Quoi qu’il en soit, le résultat de cette élection laisse prévoir de nouvelles attaques sociales contre les classes populaires du Chili. La mémoire des victimes de la dictature est également compromise, il est à craindre que certains de leurs assassins et bourreaux puissent, de même que Pinochet, ne pas être jugés et condamnés. Cette impunité serait non seulement un déni de justice, mais aussi un grave frein à l’achèvement de la transition démocratique au Chili.

Des ripostes importantes seront indispensables de la part des travailleurs, des jeunes, des femmes, pour empêcher les régressions, et aller de l’avant en obtenant enfin certains droits sociaux de base. Il y a un fort besoin de renouvellement, qui s’est exprimé en partie au travers des 20 % de vote pour Miguel Enriquez. Mais il serait illusoire d’attendre un réel renouvellement « d’en haut », que ce soit de Enriquez ou de n’importe quel autre individu. Ce qui est nécessaire, ce qui peut apporter une démocratie vivante et réelle, c’est l’action autonome et unitaire des travailleurs, des chômeurs, des précaires et des jeunes, contre le système économique et politique lui-même.

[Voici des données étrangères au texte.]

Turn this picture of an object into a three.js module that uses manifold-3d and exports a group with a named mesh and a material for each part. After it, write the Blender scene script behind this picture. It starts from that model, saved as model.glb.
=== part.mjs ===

1 C’est également le cas du père de Michelle Bachelet ; mais Alberto Bachelet était un officier fidèle au président élu Allende, alors que Miguel Enriquez était le dirigeant d’un groupe « révolutionnaire » (le MIR).

2 L’Ingreso Minimo Mensual, équivalent du SMIC, n’est déjà que de 165.000 pesos brut par mois, soit environ 230 euros !

3 Claire Martin, « L’assassinat de Victor Jara exhumé », Libération n° 8.725, 29 mai 2009, p. 10.